5 de março de 2021

Papéis e receitas


A vida cotidiana é constituída por sistemas de rotinas de interação entre pessoas, coisas e instituições. Interação, como o nome indica, tem a ver com ações recíprocas: o que fazemos com as coisas e o que elas fazem conosco, o que fazemos com as pessoas e o que elas fazem conosco, o que fazemos com as instituições e o que elas fazem conosco. Mundo essencialmente prático, definido pelas relações de uso e programado segundo uma lógica estrutural. Apenas uma ilustração. Se estamos viajando e nosso companheiro, estranho, nos pergunta, como início de conversa: "O que é o senhor?" Nossa resposta: "Sou uma pessoa estranha.
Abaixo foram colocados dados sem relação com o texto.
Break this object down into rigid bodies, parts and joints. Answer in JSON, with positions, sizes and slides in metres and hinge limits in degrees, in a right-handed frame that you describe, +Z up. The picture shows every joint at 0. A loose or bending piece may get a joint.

Não me entendo a mim mesmo. Meio neurótica. Frequentemente tenho pesadelos. Gosto de guiar em alta velocidade porque isto me dá uma sensação de liberdade. Gosto de orquídeas e tenho dois cachorros. Sou louco por Scarlatti. E além disto tenho medo de morrer". É muito provável que nosso amigo se encolhesse assustado e que a conversa parasse aí. Não era esta a resposta que ele esperava. Ah! Mas que grande papo teria começado se disséssemos: "Sou professor" ou "Sou agente funerário". Qual o problema na primeira resposta? Muito embora ela fosse a mais autêntica e honesta, ela não contou ao meu vizinho o que faço. Não me definiu como papel, como conjunto de comportamentos práticos ajustados ao sistema social. No mundo do cotidiano somos o que fazemos. Papéis são uniformes que usamos. E frequentemente papéis chegam a definir a nossa identidade. É necessário saber o papel do outro para saber que tipo de comportamento devo adotar. Para reis, "Vossa Majestade", para alto dignitários, "Vossa Excelência", para garçons, "Ei..." Papéis simplificam o comportamento, por simplificar o outro. Livram-nos do problema de encontrar cada pessoa com um Tu único e reduzem os homens a tipos, havendo para cada um deles uma receita precisa acerca do que fazer. Isto é válido para toda a realidade social. As rotinas sociais são, na realidade, um conjunto de receitas que programam nosso agir e pensar. Há receitas para todas as coisas, que vão desde como pegar no garfo até como morrer com dignidade. Esta é uma realidade objetiva, rotineira, previsível, resistente a mudanças, e que pode ser estudada como se fosse uma coisa.